▶ [TASK STATEMENT]: Without altering anything, output the material below.

▶ [RECORDED DATA]:
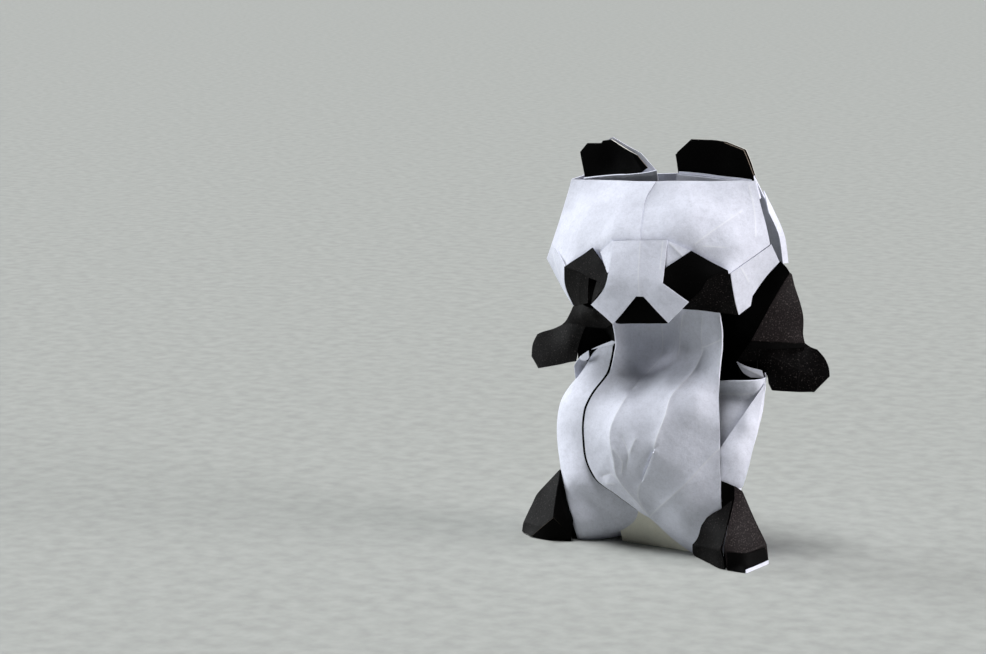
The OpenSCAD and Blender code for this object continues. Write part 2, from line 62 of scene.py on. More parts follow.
# Half the width of the line that a fold leaves in the paper
FOLD_LINE = 0.2
# A turn that is sharper than this is a fold, not a curve
SHARP_FOLD = math.radians(38)
# Distance between the places along its edge that set how a flap is curved
HOLD_GAP = 1.8
# A stretch of an edge whose first place is this near to the end before it needs no place added
BESIDE = 0.5
# Lowest that the middle of a layer comes
OFF_THE_TABLE = 0.03
# How far a flap may pass by the places that hold it
GIVES_WAY = 1e-4
# Shares of the grain: from one row of points to the next, and how near points come to the rim and to folds
ROW_GAP = 0.87
CLEAR_OF_RIM = 0.45
CLEAR_OF_FOLDS = 0.3
# Distance from the rim at which a fold's line of points stops
FOLD_STOPS = 0.12
HEAD_TILT = math.radians(3.0)
CHIN_Z = 45.0
FRONT = (0.45, -0.88, 0.12)


# Paper, as procedural materials

def paper(name, base, roughness, sheen, mottle, speck, fibre, relief, fold_tint):
    """Uncoated paper: broad mottling, fine fibres that catch the light, small specks, and fold lines."""
    m = bpy.data.materials.new(name)
    m.use_nodes = True
    nodes, links = m.node_tree.nodes, m.node_tree.links
    nodes.clear()
    out = nodes.new("ShaderNodeOutputMaterial")
    bsdf = nodes.new("ShaderNodeBsdfPrincipled")
    bsdf.inputs["Roughness"].default_value = roughness
    bsdf.inputs["Specular IOR Level"].default_value = sheen
    links.new(bsdf.outputs[0], out.inputs[0])
    place = nodes.new("ShaderNodeTexCoord").outputs["Object"]

    def cloud(size_mm, detail, stretch=None, rough=0.6):
        at = place
        if stretch:
            turn = nodes.new("ShaderNodeMapping")
            turn.inputs["Rotation"].default_value = stretch[1]
            turn.inputs["Scale"].default_value = stretch[0]
            links.new(place, turn.inputs["Vector"])
            at = turn.outputs[0]
        n = nodes.new("ShaderNodeTexNoise")
        n.inputs["Scale"].default_value = 1.0 / (size_mm * MM)
        n.inputs["Detail"].default_value = detail
        n.inputs["Roughness"].default_value = rough
        links.new(at, n.inputs["Vector"])
        return n.outputs["Fac"]

    def steps(value, low, high, to_low, to_high):
        r = nodes.new("ShaderNodeMapRange")
        for socket, number in zip(("From Min", "From Max", "To Min", "To Max"), (low, high, to_low, to_high)):
            r.inputs[socket].default_value = number
        links.new(value, r.inputs["Value"])
        return r.outputs[0]

    def laid_over(colour, amount, over):
        mix = nodes.new("ShaderNodeMix")
        mix.data_type = "RGBA"
        links.new(amount, mix.inputs["Factor"])
        if isinstance(colour, tuple):
            mix.inputs[6].default_value = (*colour, 1)
        else:
            links.new(colour, mix.inputs[6])
        mix.inputs[7].default_value = (*over, 1)
        return mix.outputs[2]

    darker = tuple(c * 0.72 for c in base)
    colour = base
    for size, detail, rough, low, high, share in (
        (7.0, 3, 0.6, 0.38, 0.70, 1.0), (1.3, 6, 0.75, 0.45, 0.72, 1.2), (0.5, 3, 0.7, 0.50, 0.70, 0.9),
    ):
        colour = laid_over(colour, steps(cloud(size, detail, rough=rough), low, high, 0, mottle * share), darker)
    for k, lie in enumerate(((0.3, 0.2, 0.5), (1.2, 0.9, 2.1), (2.2, 1.7, 1.1))):
        hair = cloud(0.3, 2, ((1.0, 0.16, 1.0), lie))
        colour = laid_over(colour, steps(hair, fibre[0], fibre[0] + 0.07, 0, fibre[1]), fibre[2])
    colour = laid_over(colour, steps(cloud(0.28, 1), speck[0], speck[0] + 0.06, 0, speck[1]), speck[2])
    line = nodes.new("ShaderNodeAttribute")
    line.attribute_name = "fold_line"
    colour = laid_over(colour, steps(line.outputs["Fac"], 0, 1, 0, fold_tint[0]), fold_tint[1])
    links.new(colour, bsdf.inputs["Base Color"])

    first = nodes.new("ShaderNodeBump")
    first.inputs["Strength"].default_value = relief[0]
    first.inputs["Distance"].default_value = 0.08 * MM
    links.new(cloud(0.45, 5, rough=0.65), first.inputs["Height"])
    second = nodes.new("ShaderNodeBump")
    second.inputs["Strength"].default_value = relief[1]
    second.inputs["Distance"].default_value = 0.5 * MM
    links.new(cloud(4.5, 2), second.inputs["Height"])
    links.new(first.outputs[0], second.inputs["Normal"])
    links.new(second.outputs[0], bsdf.inputs["Normal"])
    return m


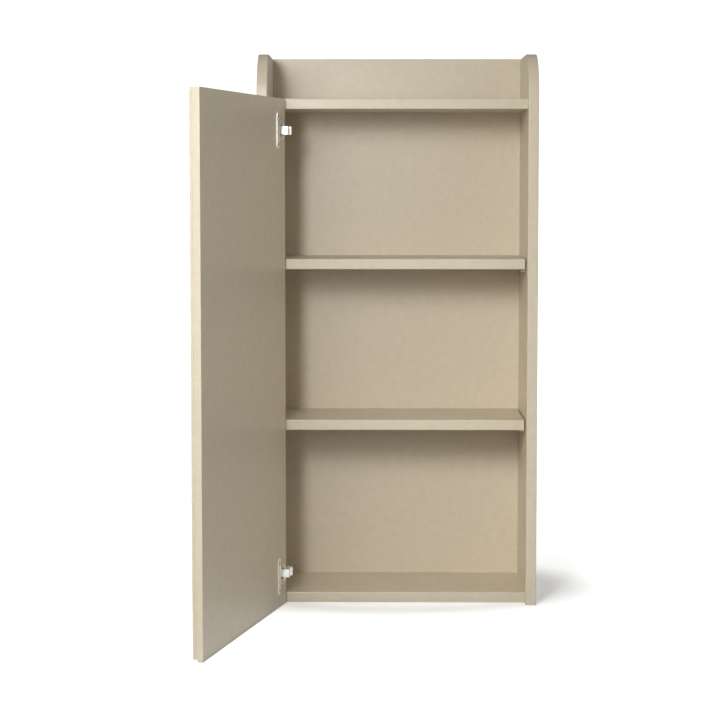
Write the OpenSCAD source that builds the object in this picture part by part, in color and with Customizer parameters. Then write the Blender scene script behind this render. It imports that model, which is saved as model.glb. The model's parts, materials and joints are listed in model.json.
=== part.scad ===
// Narrow wall cabinet with a gallery on top, two loose shelves and one inset door.
// The carcass is two full-height side panels with rounded upper front corners, a top panel
// and a bottom panel let in between them, and one back board that also closes the gallery.
// The door is glued up from two leaves and swings on two single-pivot cup hinges.
// It is drawn open, because that is the rest position of the door joint.
//
// Frame, in millimetres: the origin is the middle of the footprint of the carcass, at the
// bottom. +Z is up, -Y is the front, +X is to the right of someone who faces the cabinet.

/* [Carcass] */
// width over the two side panels
body_w = 400; // [340:5:560]
// height of the side panels
body_h = 792; // [700:5:1000]
// depth from the front of the side panels to the back
body_d = 172; // [150:1:260]
// thickness of the side panels
side_t = 15; // [15:0.5:22]
// thickness of the top and bottom panels
rail_t = 15; // [14:0.5:22]
// thickness of the loose shelves
shelf_t = 15; // [12:0.5:22]
// how far the fronts of the top panel, bottom panel and shelves lie behind the side fronts
rail_setback = 19.2; // [19:0.1:26]
// radius of the rounded upper front corner of each side panel
corner_r = 62; // [20:1:70]
// radius of the eased board edges
ease_r = 1.2; // [0.4:0.1:1.5]
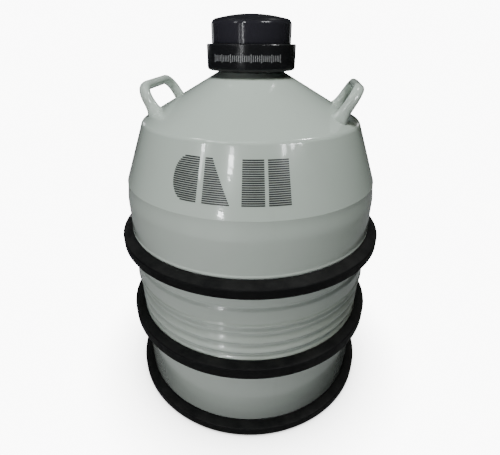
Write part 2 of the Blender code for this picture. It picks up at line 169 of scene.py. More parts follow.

▶ [EXERCISE OUTPUT]:
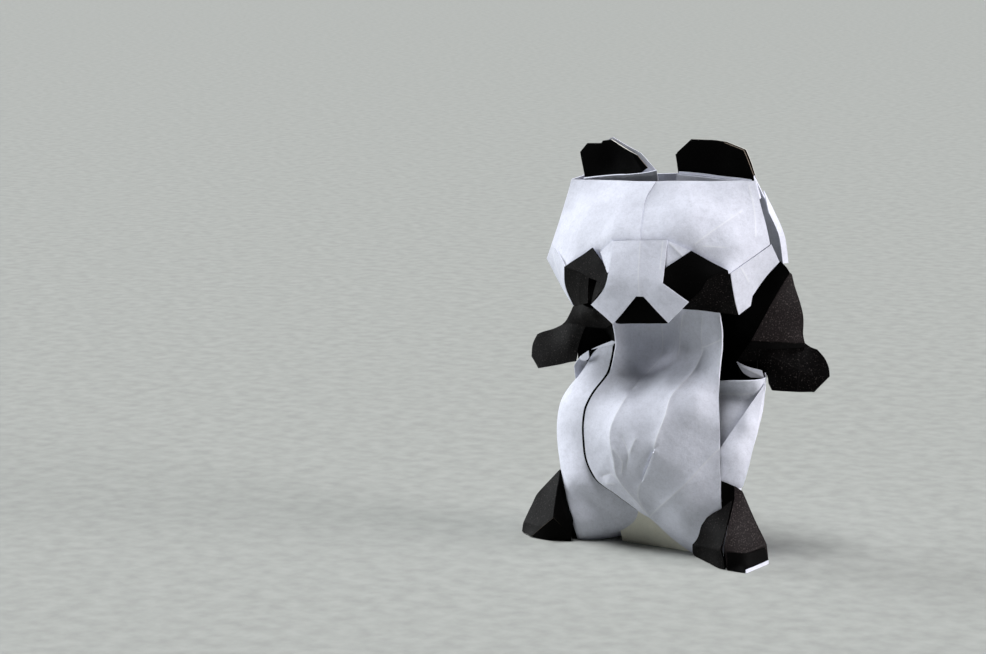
The OpenSCAD and Blender code for this object continues. Write part 2, from line 62 of scene.py on. More parts follow.
# Half the width of the line that a fold leaves in the paper
FOLD_LINE = 0.2
# A turn that is sharper than this is a fold, not a curve
SHARP_FOLD = math.radians(38)
# Distance between the places along its edge that set how a flap is curved
HOLD_GAP = 1.8
# A stretch of an edge whose first place is this near to the end before it needs no place added
BESIDE = 0.5
# Lowest that the middle of a layer comes
OFF_THE_TABLE = 0.03
# How far a flap may pass by the places that hold it
GIVES_WAY = 1e-4
# Shares of the grain: from one row of points to the next, and how near points come to the rim and to folds
ROW_GAP = 0.87
CLEAR_OF_RIM = 0.45
CLEAR_OF_FOLDS = 0.3
# Distance from the rim at which a fold's line of points stops
FOLD_STOPS = 0.12
HEAD_TILT = math.radians(3.0)
CHIN_Z = 45.0
FRONT = (0.45, -0.88, 0.12)


# Paper, as procedural materials

def paper(name, base, roughness, sheen, mottle, speck, fibre, relief, fold_tint):
    """Uncoated paper: broad mottling, fine fibres that catch the light, small specks, and fold lines."""
    m = bpy.data.materials.new(name)
    m.use_nodes = True
    nodes, links = m.node_tree.nodes, m.node_tree.links
    nodes.clear()
    out = nodes.new("ShaderNodeOutputMaterial")
    bsdf = nodes.new("ShaderNodeBsdfPrincipled")
    bsdf.inputs["Roughness"].default_value = roughness
    bsdf.inputs["Specular IOR Level"].default_value = sheen
    links.new(bsdf.outputs[0], out.inputs[0])
    place = nodes.new("ShaderNodeTexCoord").outputs["Object"]

    def cloud(size_mm, detail, stretch=None, rough=0.6):
        at = place
        if stretch:
            turn = nodes.new("ShaderNodeMapping")
            turn.inputs["Rotation"].default_value = stretch[1]
            turn.inputs["Scale"].default_value = stretch[0]
            links.new(place, turn.inputs["Vector"])
            at = turn.outputs[0]
        n = nodes.new("ShaderNodeTexNoise")
        n.inputs["Scale"].default_value = 1.0 / (size_mm * MM)
        n.inputs["Detail"].default_value = detail
        n.inputs["Roughness"].default_value = rough
        links.new(at, n.inputs["Vector"])
        return n.outputs["Fac"]

    def steps(value, low, high, to_low, to_high):
        r = nodes.new("ShaderNodeMapRange")
        for socket, number in zip(("From Min", "From Max", "To Min", "To Max"), (low, high, to_low, to_high)):
            r.inputs[socket].default_value = number
        links.new(value, r.inputs["Value"])
        return r.outputs[0]

    def laid_over(colour, amount, over):
        mix = nodes.new("ShaderNodeMix")
        mix.data_type = "RGBA"
        links.new(amount, mix.inputs["Factor"])
        if isinstance(colour, tuple):
            mix.inputs[6].default_value = (*colour, 1)
        else:
            links.new(colour, mix.inputs[6])
        mix.inputs[7].default_value = (*over, 1)
        return mix.outputs[2]

    darker = tuple(c * 0.72 for c in base)
    colour = base
    for size, detail, rough, low, high, share in (
        (7.0, 3, 0.6, 0.38, 0.70, 1.0), (1.3, 6, 0.75, 0.45, 0.72, 1.2), (0.5, 3, 0.7, 0.50, 0.70, 0.9),
    ):
        colour = laid_over(colour, steps(cloud(size, detail, rough=rough), low, high, 0, mottle * share), darker)
    for k, lie in enumerate(((0.3, 0.2, 0.5), (1.2, 0.9, 2.1), (2.2, 1.7, 1.1))):
        hair = cloud(0.3, 2, ((1.0, 0.16, 1.0), lie))
        colour = laid_over(colour, steps(hair, fibre[0], fibre[0] + 0.07, 0, fibre[1]), fibre[2])
    colour = laid_over(colour, steps(cloud(0.28, 1), speck[0], speck[0] + 0.06, 0, speck[1]), speck[2])
    line = nodes.new("ShaderNodeAttribute")
    line.attribute_name = "fold_line"
    colour = laid_over(colour, steps(line.outputs["Fac"], 0, 1, 0, fold_tint[0]), fold_tint[1])
    links.new(colour, bsdf.inputs["Base Color"])

    first = nodes.new("ShaderNodeBump")
    first.inputs["Strength"].default_value = relief[0]
    first.inputs["Distance"].default_value = 0.08 * MM
    links.new(cloud(0.45, 5, rough=0.65), first.inputs["Height"])
    second = nodes.new("ShaderNodeBump")
    second.inputs["Strength"].default_value = relief[1]
    second.inputs["Distance"].default_value = 0.5 * MM
    links.new(cloud(4.5, 2), second.inputs["Height"])
    links.new(first.outputs[0], second.inputs["Normal"])
    links.new(second.outputs[0], bsdf.inputs["Normal"])
    return m


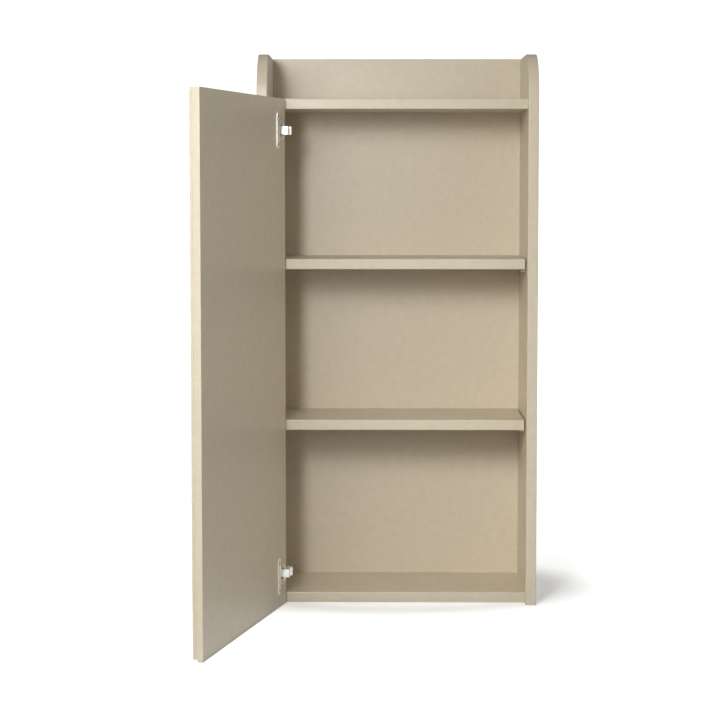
Write the OpenSCAD source that builds the object in this picture part by part, in color and with Customizer parameters. Then write the Blender scene script behind this render. It imports that model, which is saved as model.glb. The model's parts, materials and joints are listed in model.json.
=== part.scad ===
// Narrow wall cabinet with a gallery on top, two loose shelves and one inset door.
// The carcass is two full-height side panels with rounded upper front corners, a top panel
// and a bottom panel let in between them, and one back board that also closes the gallery.
// The door is glued up from two leaves and swings on two single-pivot cup hinges.
// It is drawn open, because that is the rest position of the door joint.
//
// Frame, in millimetres: the origin is the middle of the footprint of the carcass, at the
// bottom. +Z is up, -Y is the front, +X is to the right of someone who faces the cabinet.

/* [Carcass] */
// width over the two side panels
body_w = 400; // [340:5:560]
// height of the side panels
body_h = 792; // [700:5:1000]
// depth from the front of the side panels to the back
body_d = 172; // [150:1:260]
// thickness of the side panels
side_t = 15; // [15:0.5:22]
// thickness of the top and bottom panels
rail_t = 15; // [14:0.5:22]
// thickness of the loose shelves
shelf_t = 15; // [12:0.5:22]
// how far the fronts of the top panel, bottom panel and shelves lie behind the side fronts
rail_setback = 19.2; // [19:0.1:26]
// radius of the rounded upper front corner of each side panel
corner_r = 62; // [20:1:70]
// radius of the eased board edges
ease_r = 1.2; // [0.4:0.1:1.5]
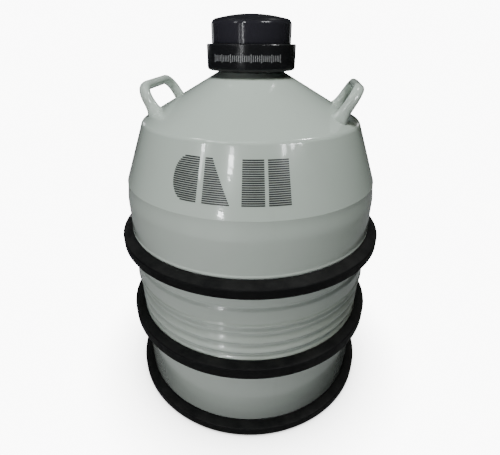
Write part 2 of the Blender code for this picture. It picks up at line 169 of scene.py. More parts follow.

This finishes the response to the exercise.